Effectively they’re in a catch 22 situation. The 2008 crash meant that it was a buyers market, so if they stuck to their principles and didn’t allow the PR content from advertisers then they got less advertising. And if they didn’t care about their principles and just used the PR content, then they would lose some of their credibility, lose the readers… and then (albeit a little later) lose the advertising money. Which is a shame because sticking to your principles and doing really good, unique and analytical content has paid dividends for publications like the Economist.
Now I’ve had many a conversation down the pub about this and (I’ll save you the soap box rant) this move to using PR content scares me. A lot. I love working within the geekery that is electronics PR but I don’t want to be in a career with a limited time span. And if there are no readers, then there are no advertisers, and that means there is no future. And, since this catch 22 isn’t limited to electronics titles – it’s in IT, it’s in telecoms and it’s in most others… I wouldn’t know what to do as I’m certainly not certainly not cut out for fashion PR.
So, back to Google Penguin.
Penguin is set to change all this. By closing that loophole, Google has effectively forced newspapers to create content that is unique. This means that simply reprinting a press release will down rank the page and (most likely) remove it from the all important front page of Google. Those that create new, interesting material can therefore take hold of the market.
This is a great thing and means the likes of Electronics Weekly or EE Times etc can focus on quality. Journalists can again be employed for their expertise in finding stories – interviewing interesting people that know what they talk about and spinning a narrative that explains (in about 1000 words) a problem affecting their readers and how to solve it – for a self serving example see here. And not just putting up press releases and bylined articles that have been written and then pushed around to several publications in different countries (and occasionally the same country with just a few tweaks).
I’m not saying that press releases and articles should be ignored altogether though.

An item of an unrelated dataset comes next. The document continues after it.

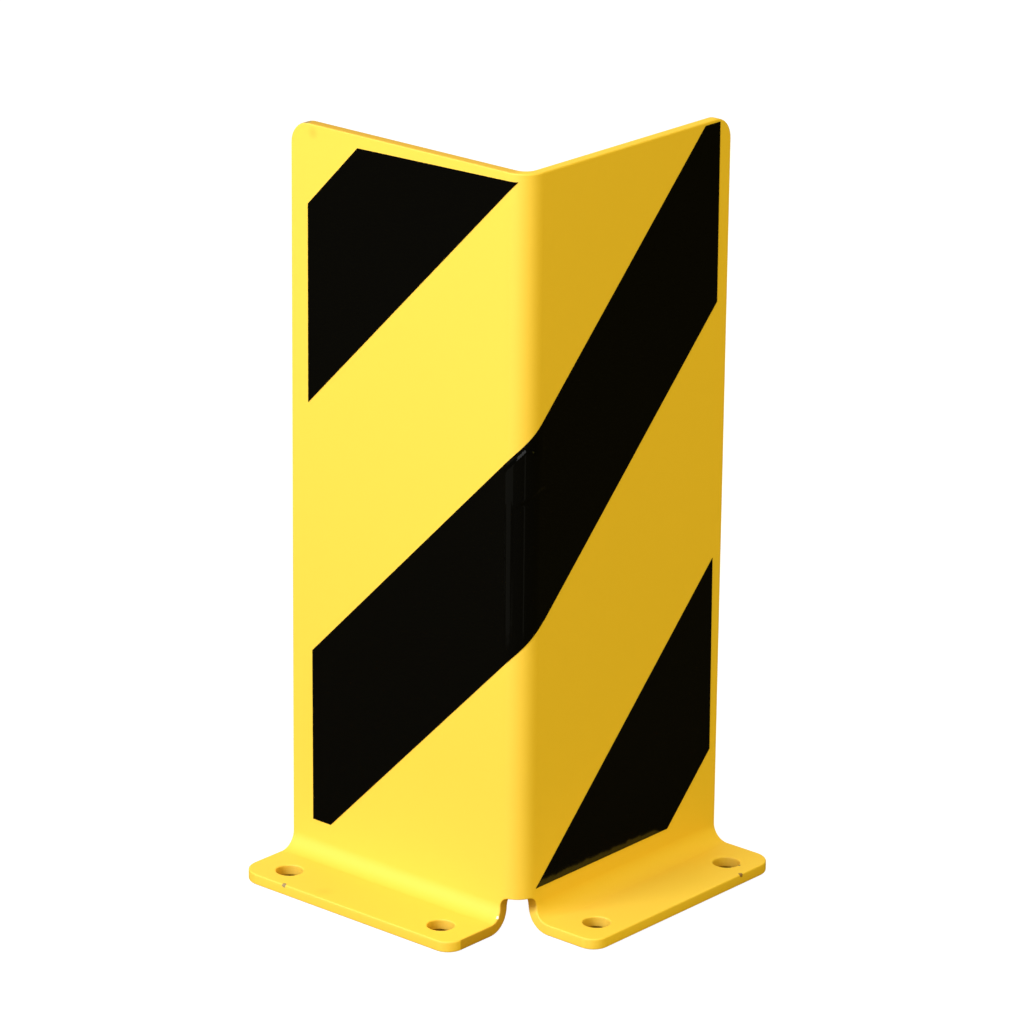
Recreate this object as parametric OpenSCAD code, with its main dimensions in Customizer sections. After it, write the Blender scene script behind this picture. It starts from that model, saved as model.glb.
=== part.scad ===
// Corner guard: one steel plate folded to an upright corner with two bolted feet,
// powder coated, with three bands of black adhesive film on its outer faces.
//
// The plate is drawn in a corner frame. The sharp corner that the two outer faces would meet in
// is the upright line x = 0, y = 0. The right leg runs along +X with its outer face on y = 0, and
// its foot points to -Y. The left leg is its mirror image across the plane x = y. The floor is z = 0.

/* [Folded plate] */
// Height of the guard above the floor
guard_h = 400; // [300:1:600]
// Width of each leg, from the sharp corner to its free edge
leg_w = 157; // [130:1:220]
// Thickness of the plate
plate_t = 6; // [3:0.5:8]
// Inside radius of the upright bend
corner_r_in = 6; // [3:0.5:10]
// Radius of the two upper corners
top_corner_r = 12; // [4:0.5:25]

/* [Feet] */
// Reach of each foot, from the outer face of its leg
foot_reach = 41; // [34:0.5:70]
// Inside radius of the bend between a leg and its foot
foot_r_in = 9; // [4:0.5:12]
// Radius of each foot's corner at the free edge of its leg
foot_corner_r = 12; // [3:0.5:15]
// Radius of each foot's corner at the notch
foot_notch_r = 9; // [3:0.5:12]

/* [Relief notch] */
// Height of the notch above the end of the foot bends
notch_rise = 3.2; // [3:0.1:12]
// Radius of the two upper corners of the notch
notch_r = 5; // [1:0.5:5]
// How far the notch cuts into the flat walls beside the upright bend
notch_flat = 1; // [0:0.5:8]
// How far each foot runs on past the side of the notch above it
foot_lead = 2; // [0:0.5:4]

/* [Anchor holes] */
// Diameter of the anchor holes
hole_d = 14; // [9:0.5:15]
// From the middle of a hole to the front edge of its foot
hole_edge_gap = 16; // [12:0.5:18]
// From the middle of the outer hole to the free end of its foot
hole_end_gap = 21; // [12:0.5:35]
// From the middle of the inner hole to the end of its foot at the notch
hole_notch_gap = 20; // [12:0.5:35]

/* [Film bands] */
// Thickness of the film
film_t = 0.2; // [0.1:0.05:0.5]
// Thickness of the adhesive under the film
glue_t = 0.05; // [0.02:0.01:0.2]
// Width of each band, square to its edges
band_w = 75; // [40:1:90]
// Angle of the bands to the floor
band_angle = 45.7; // [35:0.1:55]
// Upper band: height above the guard's top where its middle line would cross the bend
upper_band_over = 54; // [30:0.5:70]
// Upper band: bare strip at the free edge of the left leg
upper_side_gap = 11.7; // [2:0.1:25]
// Upper band: bare strip below the top edge
upper_top_gap = 5.7; // [1:0.1:15]
// Middle band: height where its middle line crosses the bend
middle_band_z = 207.7; // [180:0.1:240]
// Middle band: bare strip at the free edge of the left leg
middle_left_gap = 14.4; // [2:0.1:25]
// Middle band: bare strip at the free edge of the right leg
middle_right_gap = 8.9; // [2:0.1:25]
// Middle band: bare strip below the top edge
middle_top_gap = 1.6; // [1:0.1:15]
// Middle band: bare strip above the floor
middle_foot_gap = 25.3; // [24:0.1:60]
// Lower band: depth below the floor where its middle line would cross the bend
lower_band_under = 40.3; // [20:0.1:50]
// Lower band: bare strip at the free edge of the right leg
lower_side_gap = 6.7; // [2:0.1:25]
// Lower band: bare strip above the floor
lower_foot_gap = 23.2; // [22:0.1:40]

/* [Hidden] */
$fn = 96;
coat_yellow = [0.98, 0.80, 0.10];
film_black = [0.05, 0.05, 0.05];

// The plate in its corner frame
corner_r_out = corner_r_in + plate_t;      // outer radius of the upright bend; the flat walls begin here
foot_r_out = foot_r_in + plate_t;
wall_foot = plate_t + foot_r_in;           // height where the flat walls begin
notch_side = corner_r_out + notch_flat;    // side of the notch in the walls, from the sharp corner
foot_side = notch_side - foot_lead;        // end of each foot at the notch, from the sharp corner
notch_top = wall_foot + notch_rise;
hole_far = leg_w - hole_end_gap;
hole_near = foot_side + hole_notch_gap;
hole_out = foot_reach - hole_edge_gap;
eps = 1;                                   // how far a cut runs past the surface it opens

// The finished part stands with the middle of its footprint on the origin
centre_shift = (leg_w - foot_reach) / 2;

// The bands are laid out on the unrolled film. Place 0 is the middle of the upright bend, the left
// leg is negative and the right leg positive. The middle of the film's thickness keeps its length.
skin_r = corner_r_out + glue_t;            // back of the film round the bend
skin_mid = glue_t + film_t / 2;            // from the plate to the middle of the film
mid_r = corner_r_out + skin_mid;
half_arc = mid_r * PI / 4;
band_slope = tan(band_angle);
band_rise = band_w / cos(band_angle);      // height of a band along an upright line
arc_steps = 8;

// Unrolled place of a point of a leg at this distance from the sharp corner
function unrolled(from_corner) = from_corner - corner_r_out + half_arc;

// Where an unrolled place is seen from straight in front of the bend
function seen(place) = abs(place) <= half_arc
    ? mid_r * sin(place / mid_r * 180 / PI)
    : sign(place) * (mid_r + abs(place) - half_arc) / sqrt(2);

// Shapes

// Rectangle from the origin, with its far upper corner rounded
module plate_round_far(size, r) {
    square([size[0], size[1] - r]);
    square([size[0] - r, size[1]]);
    translate([size[0] - r, size[1] - r])
        circle(r);
}

// Rectangle from the origin, with its upper corners rounded by near_r and far_r
module plate_round_both(size, near_r, far_r) {
    intersection() {
        plate_round_far(size, far_r);
        translate([size[0], 0])
            mirror([1, 0])
                plate_round_far(size, near_r);
    }
}

// Quarter of a ring around the origin, from the +X axis to the +Y axis, standing on z = 0
module quarter_ring(r_in, r_out, height) {
    intersection() {
        difference() {
            cylinder(r = r_out, h = height);
            translate([0, 0, -eps])
                cylinder(r = r_in, h = height + 2 * eps);
        }
        cube([r_out + eps, r_out + eps, height]);
    }
}

// The two legs are mirror images across the plane x = y
module both_legs() {
    children();
    mirror([1, -1, 0])
        children();
}

// The folded plate

// Flat wall of the right leg, above the foot bend
module leg_wall() {
    translate([corner_r_out, plate_t, wall_foot])
        rotate([90, 0, 0])
            linear_extrude(height = plate_t)
                plate_round_far([leg_w - corner_r_out, guard_h - wall_foot], top_corner_r);
}

// Bend between the wall and the foot: it curves out and down to the floor
module foot_bend() {
    translate([foot_side, -foot_r_in, wall_foot])
        rotate([0, 90, 0])
            quarter_ring(foot_r_in, foot_r_out, leg_w - foot_side);
}

// Flat foot of the right leg, with its two anchor holes
module foot_flange() {
    difference() {
        translate([foot_side, -foot_r_in, plate_t])
            rotate([180, 0, 0])
                linear_extrude(height = plate_t)
                    plate_round_both([leg_w - foot_side, foot_reach - foot_r_in],
                                     foot_notch_r, foot_corner_r);
        for (x = [hole_near, hole_far])
            translate([x, -hole_out, -eps])
                cylinder(d = hole_d, h = plate_t + 2 * eps);
    }
}

// Upright bend between the two walls, down to where the foot bends end
module upright_bend() {
    translate([corner_r_out, corner_r_out, wall_foot])
        rotate([0, 0, 180])
            quarter_ring(corner_r_in, corner_r_out, guard_h - wall_foot);
}

// Side view of the notch on one leg: everything below its top, with the upper corner rounded.
// Its side leans in from there to the end of the foot.
module notch_profile() {
    low = [-foot_reach - eps, -eps];
    intersection() {
        translate(low)
            plate_round_far([notch_side - low[0], notch_top - low[1]], notch_r);
        polygon([low, [foot_side, low[1]], [foot_side, plate_t],
                 [notch_side, notch_top - notch_r], [notch_side, notch_top], [low[0], notch_top]]);
    }
}

// The side view of the right leg's notch, cut through both feet
module notch_cut() {
    translate([0, notch_side, 0])
        rotate([90, 0, 0])
            linear_extrude(height = notch_side + foot_reach + eps)
                notch_profile();
}

// The notch is what lies inside its side view on both legs
module relief_notch() {
    intersection() {
        notch_cut();
        mirror([1, -1, 0])
            notch_cut();
    }
}

module folded_plate() {
    color(coat_yellow)
        translate([-centre_shift, -centre_shift, 0])
            difference() {
                union() {
                    both_legs() {
                        leg_wall();
                        foot_bend();
                        foot_flange();
                    }
                    upright_bend();
                }
                relief_notch();
            }
}

// The film bands

// Skin of film thickness that covers both outer faces and the bend between them
module film_skin() {
    both_legs()
        translate([corner_r_out, -glue_t - film_t, 0])
            cube([leg_w - corner_r_out, film_t, guard_h]);
    translate([corner_r_out, corner_r_out, 0])
        rotate([0, 0, 180])
            quarter_ring(skin_r, skin_r + film_t, guard_h);
}

// One edge of a band, from the left to the right: it is straight on the unrolled face
function band_edge(edge_z, left, right) = [
    for (place = concat([left],
                        [for (i = [0 : arc_steps]) half_arc * (2 * i / arc_steps - 1)],
                        [right]))
        [seen(place), edge_z + band_slope * place]
];

// Front view of a band: its two slanted edges, cut by upright ends and by level ends
module band_outline(middle_z, left, right, low, high) {
    lower_edge = band_edge(middle_z - band_rise / 2, -unrolled(leg_w), unrolled(leg_w));
    upper_edge = band_edge(middle_z + band_rise / 2, -unrolled(leg_w), unrolled(leg_w));
    last = len(upper_edge) - 1;
    intersection() {
        polygon(concat(lower_edge, [for (i = [last : -1 : 0]) upper_edge[i]]));
        translate([seen(left), low])
            square([seen(right) - seen(left), high - low]);
    }
}

// A piece of film: the skin inside the front view of its band
module band_film(middle_z, left, right, low, high) {
    color(film_black)
        translate([-centre_shift, -centre_shift, 0])
            intersection() {
                film_skin();
                rotate([90, 0, -45])
                    translate([0, 0, -leg_w])
                        linear_extrude(height = 2 * leg_w)
                            band_outline(middle_z, left, right, low, high);
            }
}

module upper_band_film() {
    band_film(guard_h + upper_band_over,
              -unrolled(leg_w - upper_side_gap), half_arc,
              wall_foot, guard_h - upper_top_gap);
}

module middle_band_film() {
    band_film(middle_band_z,
              -unrolled(leg_w - middle_left_gap), unrolled(leg_w - middle_right_gap),
              middle_foot_gap, guard_h - middle_top_gap);
}

module lower_band_film() {
    band_film(-lower_band_under,
              0, unrolled(leg_w - lower_side_gap),
              lower_foot_gap, guard_h);
}

folded_plate();
upper_band_film();
middle_band_film();
lower_band_film();
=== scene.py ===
# %% [markdown]
# Corner guard. A steel plate is cut flat, folded to an upright corner with two feet, powder coated
# yellow and taped with black film. The lesson builds it in that order: a flat blank first, then a
# formula that folds it, then the films, which are cut and folded in the same way.

# %% Load the frame
import math

import bmesh
import bpy
from mathutils import Matrix, Vector


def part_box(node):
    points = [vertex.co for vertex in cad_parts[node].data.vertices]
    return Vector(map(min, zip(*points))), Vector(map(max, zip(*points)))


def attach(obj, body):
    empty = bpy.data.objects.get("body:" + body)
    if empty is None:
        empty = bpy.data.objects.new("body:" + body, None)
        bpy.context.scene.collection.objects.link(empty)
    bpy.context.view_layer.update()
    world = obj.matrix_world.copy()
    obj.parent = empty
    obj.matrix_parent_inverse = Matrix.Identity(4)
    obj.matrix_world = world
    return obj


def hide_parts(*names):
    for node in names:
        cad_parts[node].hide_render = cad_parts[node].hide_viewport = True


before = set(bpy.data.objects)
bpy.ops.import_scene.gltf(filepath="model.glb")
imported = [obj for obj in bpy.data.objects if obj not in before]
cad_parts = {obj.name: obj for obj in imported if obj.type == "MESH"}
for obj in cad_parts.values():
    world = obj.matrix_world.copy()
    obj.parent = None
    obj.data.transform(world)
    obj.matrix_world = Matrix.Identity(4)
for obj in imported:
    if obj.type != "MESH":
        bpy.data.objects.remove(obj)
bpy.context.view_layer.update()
plate_low, plate_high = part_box("folded_plate")
print("plate from", [round(c, 4) for c in plate_low], "to", [round(c, 4) for c in plate_high])

# %% [markdown]
# Sizes come first. The real plate is 6 mm thick. Its height and footprint are read from the frame,
# and the radii and the hole places are those of the CAD model, which were worked out from the
# photograph. All lengths in the scene are metres, so a size in millimetres is written with MM
# beside it.

# %% Sizes of the plate
MM = 0.001
plate_t = 6 * MM
corner_r = 12 * MM            # outer radius of the upright bend
foot_r = 9 * MM               # radius of the foot bends on the side that shows
foot_reach = 41 * MM
round_r = 12 * MM             # upper corners of the walls and outer corners of the feet
foot_side = 11 * MM           # the feet begin this far from the sharp corner
foot_side_r = 9 * MM          # corners of the feet at the notch
notch_side = 13 * MM          # the notch is a little wider where it runs into the walls
notch_top = 18.2 * MM
notch_r = 5 * MM
hole_r = 7 * MM
hole_out = 25 * MM            # holes from the outer face of their wall
hole_places = (31 * MM, 136 * MM)
edge_r = 0.9 * MM             # the coat flows round the cut edges
height = plate_high.z
leg_w = plate_high.x - plate_low.x - foot_reach
corner = Vector((plate_low.x + foot_reach, plate_low.y + foot_reach, 0))
print("leg", round(leg_w / MM, 1), "mm wide,", round(height / MM, 1), "mm high")

# %% [markdown]
# A folded sheet is easiest to draw before it is folded. It could also be put together from flat
# walls and bends, as the CAD model is, but then the rounded edges would have to meet at each joint.
# A point of the blank has a place u across it, from the middle of the upright bend, a height v, and
# a depth w from the outer face into the plate. The fold turns u round the upright bend and v round
# the foot bends. Both legs are the same apart from a mirror, so the formula works on the right leg
# and swaps x with y for the left one.
# A press brake doesn't end a bend at a sharp line: just above a foot the wall still leans a little.
# Only the shading normals carry this lean, so the wall keeps its place.

# %% The fold
half_arc = corner_r * math.pi / 4
wall_foot = plate_t + foot_r                     # height where the flat walls begin
flat_foot = wall_foot - foot_r * math.pi / 2     # place where the flat feet begin
run_out = 60 * MM                                # height over which the lean fades out
run_out_lean = 0.07                              # in radians, where the wall begins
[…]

What this means for PR is that we have to go back to the old school ways of doing things. If we want to have our news found online (and it’s a safe assumption to make) then we need to create content that can be easily made unique and work with fewer, more influential sites. We need to have unique copy on our website. And we need to support magazines and newspapers that do create interesting content by investing our time and energy in the key titles.
In the coming month or two, I’ll be writing (with considerable help from Jon, Publitek’s digital director) a white paper on best practice for PR and publishing post Penguin, please excuse the alliteration. To register your interest and receive an advanced copy before it’s even published on our website email [email protected].
* – the Box Steam Brewery’s Vanilla Porter, one of the nicest beers I’ve tried in a while.
[…] Why Google Penguin is awesome – Publitek https://www.publitek.com/Penguin has been out for about a year, it's Google's current algorithm and, in short, has been created to close a loophole. Inbound links are important in Google's algorithm and, prior to Penguin, companies could place the … […]
Very interesting insight, but I am concerned that your statement “This is a great thing and means the likes of Electronics Weekly or EE Times etc can focus on quality” is more of your personal hope than a possible reality. I say this because many publications—sorry, media outlets—have become so invested in click-chasing that they have re-defined their core operations for quantity of content rather than quality. They’d rather have daily, tossed-off, trivial blogs of no lasting value than insightful, well written, meaningful pieces once a week from a given blogger.
They no longer have the staff, resources, or even stamina for quality, even if they now would want it. Their internal organization and work flow are only able to handle short, quick, staccato-like content rather the kind which needs editing, layout and placement, graphics and figures, or similar staff-intensive work. Plus they don’t have industry-knowledgeable editors anymore, just people who can type fast and say little.
I recently saw a short piece in an electronics publication where the writer talked about a power output of 12 volts. You might say that it was just a slip of the tongue, he meant to say “at 12 volts”, but from the other parts of his blog you could tell he didn’t know the difference between volts (potential) and watts (power).Good thing he didn’t try to talk about energy (watt hours or joules), he would have looked even more ignorant.
But the sad part is that a) he didn’t know and b) no one at the publication likely cared, as long as he wrote something.